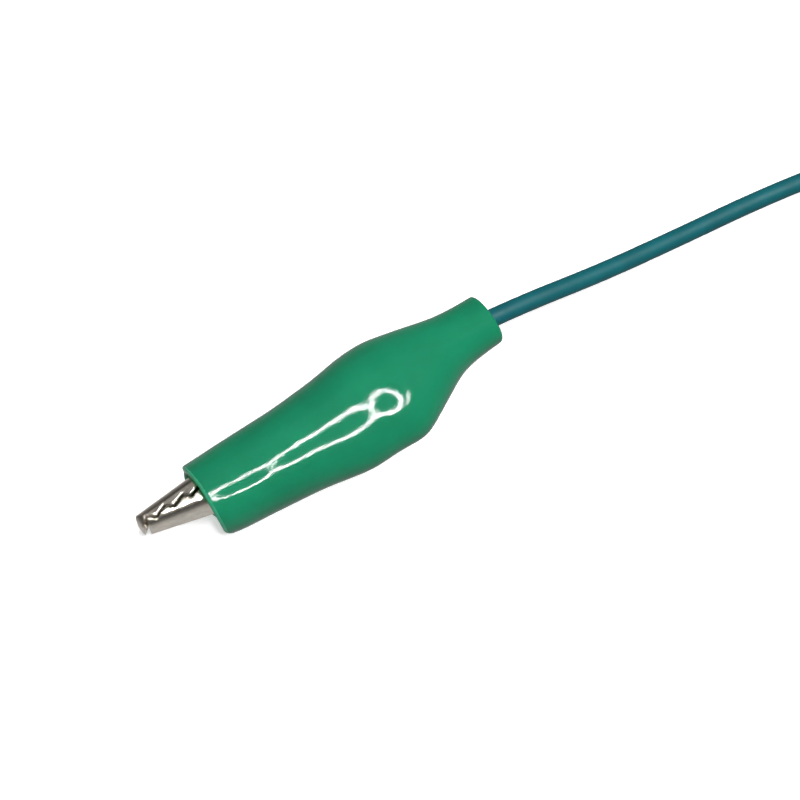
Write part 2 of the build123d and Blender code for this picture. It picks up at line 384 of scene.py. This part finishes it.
def fold_relief(x, y, folds):
    """How far the folds lift the upper skin at a place."""
    lift = np.zeros_like(x)
    for (x0, y0), (x1, y1), width, height in folds:
        dx, dy = x1 - x0, y1 - y0
        t = np.clip(((x - x0) * dx + (y - y0) * dy) / (dx * dx + dy * dy), 0, 1)
        away = np.hypot(x - x0 - t * dx, y - y0 - t * dy)
        lift += height * np.exp(-((away / width) ** 2))
    return lift


def sleeve_skin(x, angle, inset, folds):
    """Points of the sleeve's skin, set inside the outer one by inset."""
    stations, *columns = zip(*SLEEVE)
    frame_y, lever_y, half = (eased(x, stations, column) for column in columns)
    reach, half = (lever_y - frame_y) / 2 - inset, half - inset
    middle = (lever_y + frame_y) / 2
    c, s = np.cos(angle), np.sin(angle)
    y = middle + reach * np.sign(c) * np.abs(c) ** ROUND_POWER
    bulge = np.exp(-(((x - BULGE_AT) / BULGE_LENGTH) ** 2))
    narrow = 1 - BULGE_THINS * bulge * np.clip((y - middle) / reach, -0.2, 1)
    narrow -= np.where(s > 0, 1, 0) * NECK_SINKS * np.clip(NECK_FROM - x, 0, 7)
    z = half * narrow * np.sign(s) * np.abs(s) ** ROUND_POWER
    z = z + np.where(z > 0, 1, 0) * fold_relief(x, y, folds) * np.clip(z / half, 0, 1)
    return y, np.maximum(z, FLOOR + inset)


def smooth(t):
    """Nought to one, with no corner at either end."""
    t = np.clip(t, 0, 1)
    return t * t * (3 - 2 * t)


def mouth_station(angle):
    """Where the mouth's rim is along the clip, at each angle round it."""
    lever, upper = np.cos(angle), np.sin(angle)
    corner = MOUTH_CORNER * np.exp(-(((angle - math.pi) / MOUTH_CORNER_SPREAD) ** 2))
    forward = MOUTH_FORWARD * np.clip(lever, 0, 1) * np.clip(upper, 0, 1)
    back = MOUTH_BACK * smooth(-upper / 0.6) * smooth((lever + 0.6) / 1.4)
    return SLEEVE[0][0] + forward - back - corner


def grid_faces(rings, around, closed):
    """Quads between successive rings of points, and from the last to the first if closed."""
    faces = []
    for ring in range(rings if closed else rings - 1):
        here, there = ring * around, (ring + 1) % rings * around
        for i in range(around):
            j = (i + 1) % around
            faces.append((here + i, there + i, there + j, here + j))
    return faces


def sleeve_mesh(name, folds):
    """The closed skin of a sleeve: outside, rear rim, inside and the mouth's rim."""
    angles = np.linspace(0, 2 * math.pi, AROUND, endpoint=False)
    radius = WALL / 2
    front, rear = mouth_station(angles) - radius, np.full(AROUND, SLEEVE[-1][0] + radius)
    ends_closer = (1 - np.cos(np.linspace(0, math.pi, STATIONS))) / 2
    even = np.linspace(0, 1, STATIONS)
    along = EASED_SHARE * ends_closer + (1 - EASED_SHARE) * even
    turns = [math.pi * k / RIM_STEPS for k in range(1, RIM_STEPS)]
    lips = [radius * math.sin(turn) * RIM_FLATTENED for turn in turns]
    # Each ring: its stations along the clip, and how far it lies inside the outer skin
    rings = [(front + (rear - front) * t, 0.0) for t in along]
    rings += [(rear - lip, radius * (1 - math.cos(turn))) for lip, turn in zip(lips, turns)]
    rings += [(front + (rear - front) * t, WALL) for t in along[::-2]]
    rings += [(front + lip, radius * (1 + math.cos(turn))) for lip, turn in zip(lips, turns)]
    points = []
    for x, inset in rings:
        y, z = sleeve_skin(x, angles, inset, folds)
        points.append(np.stack([x, y, z], axis=1))
    points = np.concatenate(points) * MM
    mesh = bpy.data.meshes.new(name)
    mesh.from_pydata(points.tolist(), [], grid_faces(len(rings), AROUND, closed=True))
    mesh.shade_smooth()
    # The mouth's rim and the inner skin just inside it get the lighter rim green: painted glow
    # of light through the vinyl
    pale = RIM_STEPS + PAINTED_GLOW_RINGS
    rim = [0] * AROUND * (len(rings) - pale) + [1] * AROUND * pale
    mesh.polygons.foreach_set("material_index", rim)
    mesh.update()
    return mesh


def make_sleeve(end, materials, folds):
    """One sleeve, in place on its clip."""
    name = f"sleeve_{end}"
    mesh = sleeve_mesh(name, folds)
    for material in materials:
        mesh.materials.append(material)
    pivot = joint_at[f"{end}_jaw"]
    sleeve = link(name, mesh)
    sleeve.location = pivot - SIDE[end] * SLEEVE_OFFSET
    sleeve.rotation_euler = (0, 0, 0 if end == "near" else math.pi)
    bpy.context.view_layer.update()
    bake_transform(sleeve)
    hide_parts(f"insulating_boot_{end}")
    return sleeve


# ---------------------------------------------------------------- torsion springs


def make_spring(end, material):
    """The spring: a copy of its CAD node in its own finish."""
    node = f"torsion_spring_{end}"
    mesh = nodes[node].data.copy()
    mesh.materials.clear()
    mesh.materials.append(material)
    mesh.shade_smooth()
    spring = link(f"coil_{end}", mesh)
    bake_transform(spring)
    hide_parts(node)
    return spring


# ---------------------------------------------------------------- wire

WIRE_RADIUS = 1.0
HANK = (-89.0, -1.0)
HANK_ENTRY = (8.6, 8.0, 1.0)

# The wire from the near clip to the hank, and from the hank to the far clip
NEAR_ROUTE = [
    (-4.6, -3.26, 4.1),
    (-10.0, -3.26, 4.1),
    (-17.3, -1.29, 4.1),
    (-25.3, -0.3, 3.75),
    (-35.3, 1.06, 2.2),
    (-45.3, 2.1, 1.15),
    (-54.3, 3.26, 1.0),
    (-63.0, 4.9, 1.0),
    (-71.0, 6.75, 1.0),
    (-76.5, 7.0, 1.0),
]
FAR_ROUTE = [
    (-93.0, -0.75, 3.6),
    (-97.5, -0.45, 4.5),
    (-102.5, -0.1, 4.9),
    (-108.5, 0.2, 4.8),
    (-116.5, 0.3, 4.15),
    (-124.3, 2.32, 4.1),
    (-129.7, 2.32, 4.1),
]

# Each run of the hank: its lane in the lobes and in the tie, its height there, and how far
# from the middle it starts to spread
RUNS = [
    (8.0, 3.0, 1.5, 2.0),
    (-8.0, -3.0, 1.5, 2.2),
    (6.0, 1.0, 1.5, 2.8),
    (-6.0, -1.0, 1.5, 2.9),
    (7.0, 2.0, 3.25, 2.4),
    (-7.0, -2.0, 3.25, 2.4),
    (5.0, 0.0, 3.3, 2.2),
]
# Each fold between two runs: how far its middle is from the tie, and its heights going round
FOLD_HEIGHTS = [
    (11.0, (1.0, 1.0, 1.0, 1.0, 1.0, 1.0, 1.0)),
    (11.9, (1.0, 1.0, 1.0, 1.0, 1.0, 1.0, 1.0)),
    (11.0, (1.0, 1.0, 1.0, 1.0, 1.0, 1.0, 1.0)),
    (10.5, (1.0, 1.0, 1.0, 1.5, 3.2, 3.4, 2.95)),
    (11.0, (2.85, 2.85, 2.85, 2.85, 2.85, 2.85, 2.85)),
    (10.2, (2.85, 2.85, 2.95, 3.35, 3.5, 3.3, 3.1)),
]
FOLD_START, FOLD_STEP = 108, 36  # degrees


def between(a, b):
    """The point half way between two."""
    return tuple((p + q) / 2 for p, q in zip(a, b))


def hank_points():
    """The runs through the tie, joined by round folds at the two ends."""
    points = [HANK_ENTRY]
    for i, (lane, tie_lane, tie_z, spread) in enumerate(RUNS):
        heading = -1 if i % 2 == 0 else 1
        side = math.copysign(1, lane)
        enter = (-heading * spread, tie_lane, tie_z)
        leave = (heading * spread, tie_lane, tie_z)
        points += [between(points[-1], enter), enter]
        if i == len(FOLD_HEIGHTS):
            break
        reach, heights = FOLD_HEIGHTS[i]
        next_lane = RUNS[i + 1][0]
        middle, radius = (lane + next_lane) / 2, abs(lane - next_lane) / 2
        flare = radius / math.cos(math.radians(FOLD_STEP / 2))
        fold = []
        for k, z in enumerate(heights):
            turn = math.radians(FOLD_START - FOLD_STEP * k)
            x = heading * (reach + flare * math.cos(turn))
            fold.append((x, middle + side * flare * math.sin(turn), z))
        points += [leave, between(leave, fold[0]), *fold]
    return [(HANK[0] + x, HANK[1] + y, z) for x, y, z in points]


def make_wire(material):
    """The insulated wire: one smooth curve from crimp to crimp."""
    points = NEAR_ROUTE + hank_points() + FAR_ROUTE
    curve = bpy.data.curves.new("insulated_wire", "CURVE")
    curve.dimensions = "3D"
    curve.bevel_depth = WIRE_RADIUS * MM
    curve.bevel_resolution = 8
    curve.use_fill_caps = True
    curve.resolution_u = 10
    spline = curve.splines.new("NURBS")
    spline.points.add(len(points) - 1)
    for point, place in zip(spline.points, points):
        point.co = (*mm(*place), 1)
    spline.order_u = 3
    spline.use_endpoint_u = True
    curve.materials.append(material)
    wire = link("insulated_wire", curve)
    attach(wire, "lead")
    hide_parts("wire_lead", "wire_hank", "wire_tail")
    return wire


# ---------------------------------------------------------------- table and light

TABLE_RADIUS = 0.32
# The backdrop's profile in metres: radius and height, from the table's edge to overhead
SWEEP = [
    (TABLE_RADIUS, 0.0),
    (1.2, 0.004),
    (1.6, 0.08),
    (1.9, 0.3),
    (2.0, 0.7),
    (2.0, 2.4),
    (0.002, 2.6),
]
TURNED_SIDES = 96


def turned(name, profile, material):
    """A staged surface of revolution through a profile of radii and heights in metres."""
    points = []
    for radius, z in profile:
        for i in range(TURNED_SIDES):
            turn = 2 * math.pi * i / TURNED_SIDES
            points.append((radius * math.cos(turn), radius * math.sin(turn), z))
    mesh = bpy.data.meshes.new(name)
    mesh.from_pydata(points, [], grid_faces(len(profile), TURNED_SIDES, closed=False))
    mesh.materials.append(material)
    mesh.shade_smooth()
    thing = link(name, mesh)
    thing.visible_glossy = thing.visible_diffuse = False
    return thing


def make_stage():
    """A white table, and a white backdrop that sweeps up behind it on every side."""
    table_white = stage_white("table_white", (0.9, 0.9, 0.9), 0.55)
    backdrop_white = stage_white("backdrop_white", (0.1, 0.1, 0.1), 0.96)
    turned("table", [(0.002, 0), (TABLE_RADIUS, 0)], table_white)
    turned("backdrop", SWEEP, backdrop_white).visible_shadow = False


# The ring lamp in metres, as a ring of short straight lamps
RING_DISTANCE, RING_RADIUS, RING_TUBE, RING_LAMPS = 0.52, 0.13, 0.01, 24
RING_TOWARD = Vector((-0.16, 0.25, 0.955)).normalized()
RING_LAMP_POWER = 0.18

# How bright the room is by the height of a direction: pale below, darker walls, ceiling
ROOM = [
    (-0.85, 0.5),
    (-0.3, 0.36),
    (-0.05, 0.17),
    (0.3, 0.1),
    (0.6, 0.05),
    (0.85, 0.2),
    (1.0, 0.22),
]


def make_ring_lamp():
    """A ring light overhead."""
    facing = RING_TOWARD.to_track_quat("Z", "Y")
    for i in range(RING_LAMPS):
        turn = 2 * math.pi * i / RING_LAMPS
        data = bpy.data.lights.new(f"ring_{i}", "AREA")
        data.shape = "RECTANGLE"
        data.size = RING_TUBE
        data.size_y = 2 * RING_RADIUS * math.tan(math.pi / RING_LAMPS)
        data.energy = RING_LAMP_POWER
        lamp = link(f"ring_{i}", data)
        lamp.rotation_mode = "QUATERNION"
        lamp.rotation_quaternion = facing @ Quaternion((0, 0, 1), turn)
        outward = lamp.rotation_quaternion @ Vector((RING_RADIUS, 0, 0))
        lamp.location = RING_TOWARD * RING_DISTANCE + outward


def make_room():
    """The world's own light, which is what the pieces reflect besides each other."""
    world = bpy.data.worlds.new("room")
    world.use_nodes = True
    tree = world.node_tree
    direction = tree.nodes.new("ShaderNodeTexCoord").outputs["Generated"]
    height = tree.nodes.new("ShaderNodeSeparateXYZ")
    tree.links.new(direction, height.inputs[0])
    # From -1 to 1 into the ramp's range
    scaled = tree.nodes.new("ShaderNodeMath")
    scaled.operation = "MULTIPLY_ADD"
    scaled.inputs[1].default_value = scaled.inputs[2].default_value = 0.5
    tree.links.new(height.outputs["Z"], scaled.inputs[0])
    ramp = tree.nodes.new("ShaderNodeValToRGB")
    while len(ramp.color_ramp.elements) < len(ROOM):
        ramp.color_ramp.elements.new(0.5)
    for element, (z, value) in zip(ramp.color_ramp.elements, ROOM):
        element.position = (z + 1) / 2
        element.color = (value, value, value, 1)
    tree.links.new(scaled.outputs[0], ramp.inputs["Fac"])
    tree.links.new(ramp.outputs["Color"], tree.nodes["Background"].inputs["Color"])
    bpy.context.scene.world = world
    bpy.context.scene.view_settings.view_transform = "Standard"


# ---------------------------------------------------------------- the scene

make_camera()
finish = {
    "green_pvc": green_pvc(),
    # A lighter green for the mouth's rim, painted glow of light shining through the thin vinyl
    # there
    "green_rim_painted_glow": green_pvc("green_rim_painted_glow", (0.05, 0.34, 0.2), through=1.0, depth_mm=1.6),
    "frame_jaw_near": nickel("nickel_frame_near", -3.2, 0.03),
    "lever_jaw_near": nickel("nickel_lever_near", -4.75, 0.02),
    "frame_jaw_far": nickel("nickel_frame_far", 2.26, 0.03),
    "lever_jaw_far": nickel("nickel_lever_far", 3.81, 0.02),
    "rivet_steel": rivet_steel(),
    "spring_steel": spring_steel(),
    "teal_wire": teal_wire(),
    "copper": copper(),
    "solder": solder(),
    "tie_band": tie_band(),
}
dress_cad_nodes(finish)
wire = make_wire(finish["teal_wire"])
sleeve_finish = [finish["green_pvc"], finish["green_rim_painted_glow"]]
make_sleeve("near", sleeve_finish, FOLDS + NECK_FOLDS)
make_spring("near", finish["spring_steel"])
far_sleeve = make_sleeve("far", sleeve_finish, FOLDS)
far_spring = make_spring("far", finish["spring_steel"])
make_stage()
make_ring_lamp()
make_room()
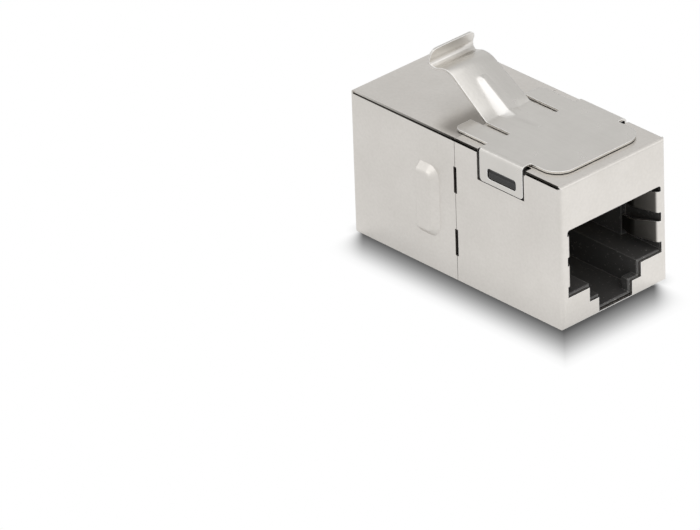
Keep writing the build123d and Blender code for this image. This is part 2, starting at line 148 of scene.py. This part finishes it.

→ **Goal**
Repeat exactly the lines running from the one with "hide_parts(node)" through the one with "HANK_ENTRY = (8.6, 8.0, 1.0)", both included.

→ **Answer to the exercise**
    hide_parts(node)
    return spring


# ---------------------------------------------------------------- wire

WIRE_RADIUS = 1.0
HANK = (-89.0, -1.0)
HANK_ENTRY = (8.6, 8.0, 1.0)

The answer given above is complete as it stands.